The motion judge was of the opinion that the evidence presented to the Grand Jury was sufficient to sustain the indictment. State v. N.J. Trade Waste Ass'n, 96 N.J. 8 , 27, 472 A.2d 1050 (1984). However, the judge also concluded that defendant Dick is "entitled to a more specific statement of her involvement in the alleged crimes." The court allowed the State the opportunity to provide defendant with an affidavit of the only witness who testified before the Grand Jury outlining the State's theory of the indictment as it pertained to this defendant.
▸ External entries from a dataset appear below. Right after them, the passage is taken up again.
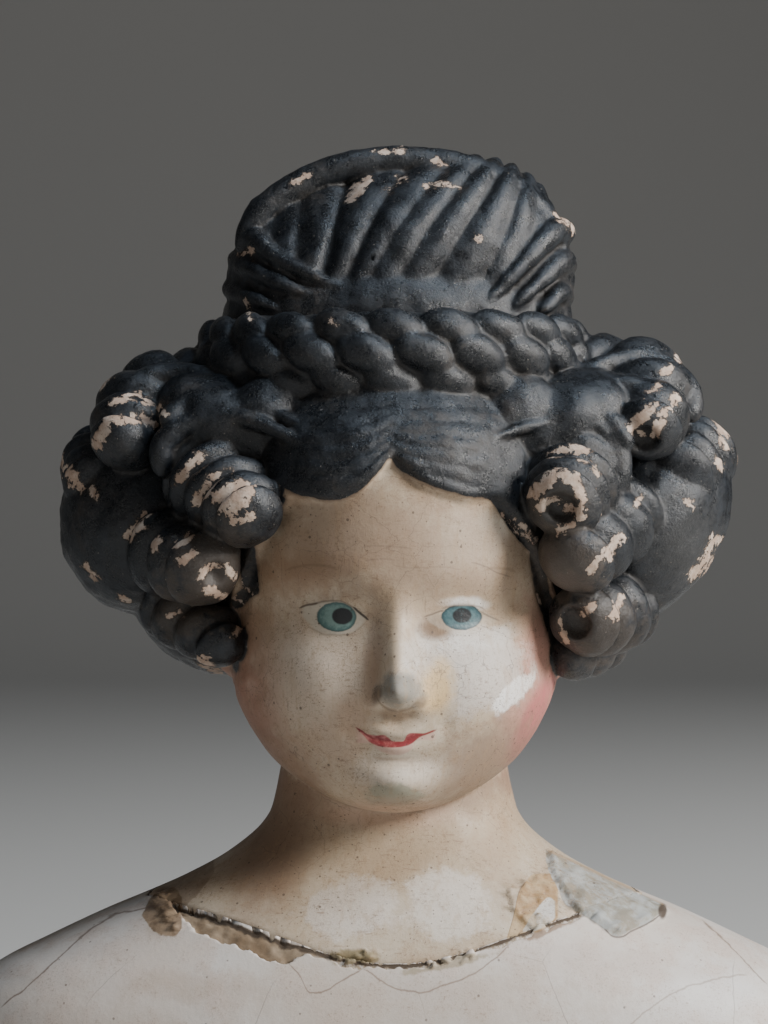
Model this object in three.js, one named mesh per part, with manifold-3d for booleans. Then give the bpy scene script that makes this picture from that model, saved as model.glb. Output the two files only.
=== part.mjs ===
// A papier-mache doll bust with moulded hair: a shoulder head whose yoke sits in a recess of the torso,
// which is cut flat below the shoulders. Millimetres, +Z up, the face looks along -Y, +X is the viewer's
// right, and the origin is the middle of the underside.

import * as THREE from "three";
import { mergeVertices } from "three/addons/utils/BufferGeometryUtils.js";
import Module from "manifold-3d";

const wasm = await Module();
wasm.setup();

// Driving dimensions, in millimetres.
const FIGURE_HEIGHT = 217; // underside to the top of the hair knot
const SHOULDER_WIDTH = 208; // across the cut upper arms
const CHEST_DEPTH = 84; // breast to shoulder blades
const NECK_WIDTH = 53;
const NECK_DEPTH = 46;
const YOKE_WIDTH = 110; // the yoke that the neck ends in, side to side
const YOKE_DEPTH = 76; // and front to back
const JOINT_GAP = 0.3; // all round the yoke, where the head is set in the torso

// The carving is written in parts of the figure's own height, which is 217 parts.
const PART = FIGURE_HEIGHT / 217;
const SEAT_HEIGHT = 30 * PART; // floor of the recess, above the underside
const NECK_TOP = 95 * PART; // where the neck ends inside the head

// Fineness of the faceted surfaces.
const TORSO_SIDES = 36; // a multiple of 4, so that the outermost facets reach the full width and depth
const HEAD_SIDES = 36;
const HEAD_RINGS = 30;
const CURL_SIDES = 7;
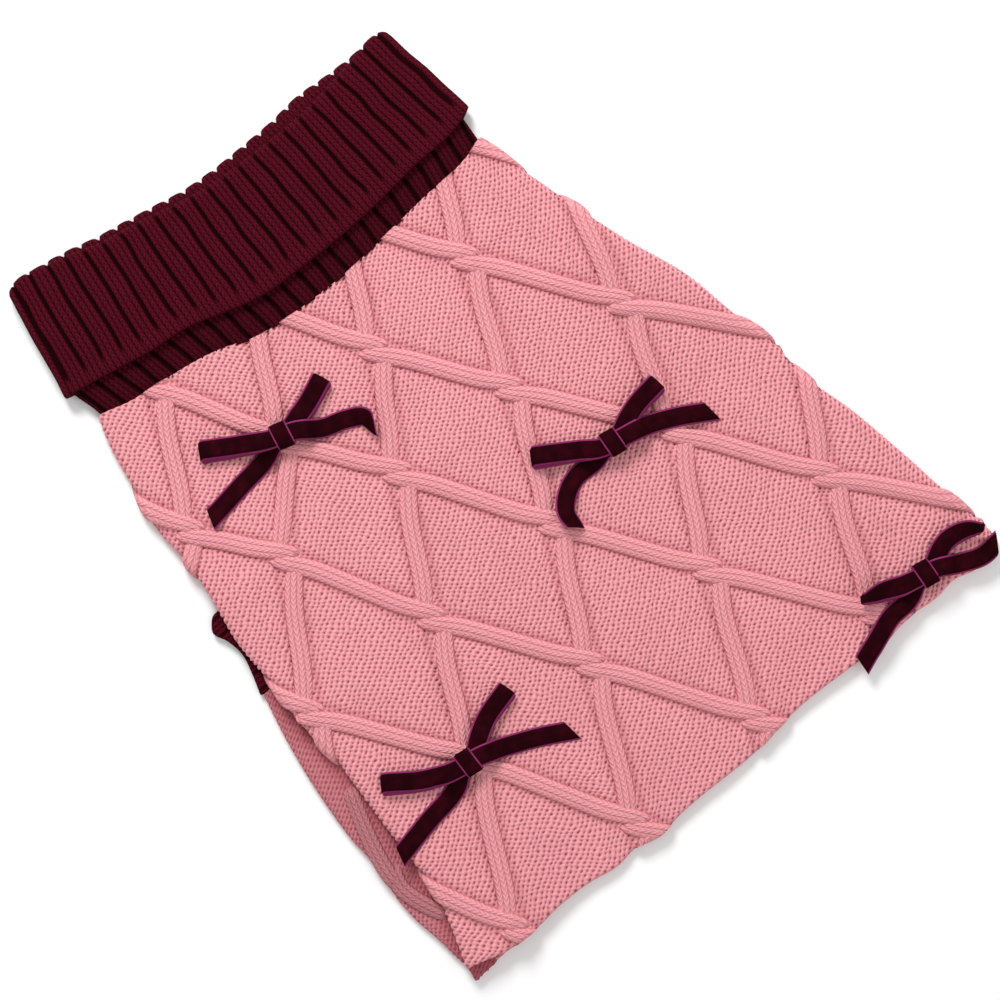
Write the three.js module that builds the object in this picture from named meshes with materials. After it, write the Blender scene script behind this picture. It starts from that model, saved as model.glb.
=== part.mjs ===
import * as THREE from 'three';

// Knitted dog sweater, laid flat.
// All sizes are millimetres. X runs across the garment, Y from the hem to the neck, Z up from the surface.
// The origin is the middle of the garment's footprint, on that surface.

// Driving dimensions
const WALL = 2.4; // body cloth
const COLLAR_WALL = 2.2;
const CUFF_WALL = 2.0;
const SEAM_GAP = 0.3;
const LAYER_GAP = 0.4;
const CABLE_HALF_WIDTH = 4.4;
const CABLE_CREST = 0.45; // share of the half width that is raised in full
const CABLE_RISE = 1.9;
const CABLE_DIP = 0.55; // share of its rise that a cable loses just before it passes under another
const COLLAR_RIBS = 23;
const CUFF_RIBS = 5;
const RIB_DEPTH = 0.8;
const RIB_CREST = 0.2; // share of a rib's pitch between its groove and its full height
const RIBBON_WIDTH = 9.5;
const RIBBON_WALL = 1.0;
const CUFF_LOW_Y = -17;
const CUFF_HIGH_Y = 25.5;
const CUFF_HIDDEN = 3; // the right cuff ends this far inside the back panel's edge

// Edges of the back panel: where each edge lies at a height y
const LEFT_EDGE = [
  { y: -190, x: -162 }, { y: -172, x: -156 }, { y: -160, x: -151.2 }, { y: -140, x: -144.8 },
  { y: -121, x: -141.7 }, { y: -97, x: -139.4 }, { y: -63, x: -136.4 }, { y: -36, x: -137 },
  { y: -17, x: -134.3 }, { y: 11, x: -132 }, { y: 27, x: -128.2 }, { y: 53, x: -125.2 },
  { y: 75, x: -124.6 }, { y: 95, x: -119.4 }, { y: 116, x: -113.8 }, { y: 129, x: -108.7 },
  { y: 145, x: -102 },
];
const RIGHT_EDGE = [
  { y: -200, x: 156 }, { y: -180, x: 155.4 }, { y: -165, x: 153.4 }, { y: -134, x: 149.9 },
  { y: -103, x: 146 }, { y: -76, x: 141.2 }, { y: -54, x: 141.2 }, { y: -34, x: 136.8 },
  { y: -5, x: 132 }, { y: 22, x: 123.6 }, { y: 46, x: 118.2 }, { y: 65, x: 113.6 },
  { y: 90, x: 108.2 }, { y: 105, x: 105 }, { y: 125, x: 101 },
];
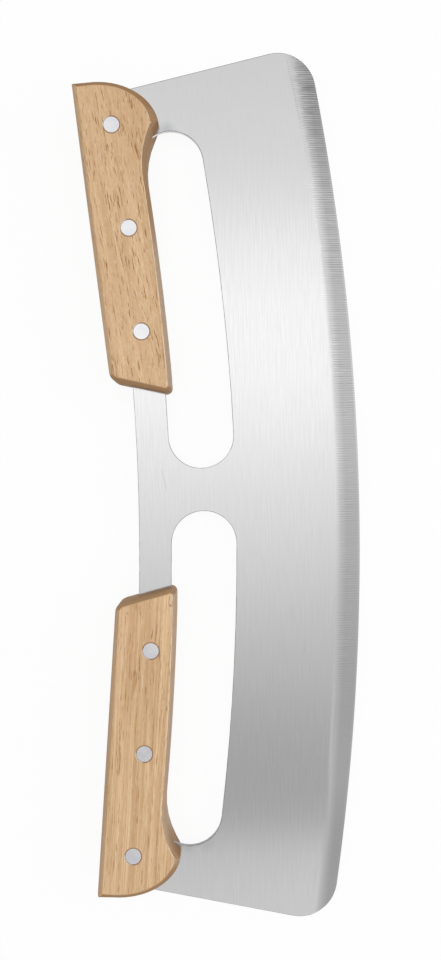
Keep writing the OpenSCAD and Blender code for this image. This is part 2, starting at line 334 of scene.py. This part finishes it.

The court further ordered that defendant would be permitted to refile her motion to dismiss after receipt of this affidavit.
An affidavit was in fact presented to the court and to defendant Dick. Dick immediately renewed her motion to dismiss the indictment, and the motion judge again denied that motion on November 15, 1993.
We have concluded that the tape of the conversation between defendant Dick and the witness Jakubiw will be admissible at trial. That conversation and Dick's apparent presence with Pacciano during his second conversation with Jakubiw is sufficient evidence to support the indictment. The order denying the motion to dismiss the indictment against Shannon Dick is affirmed.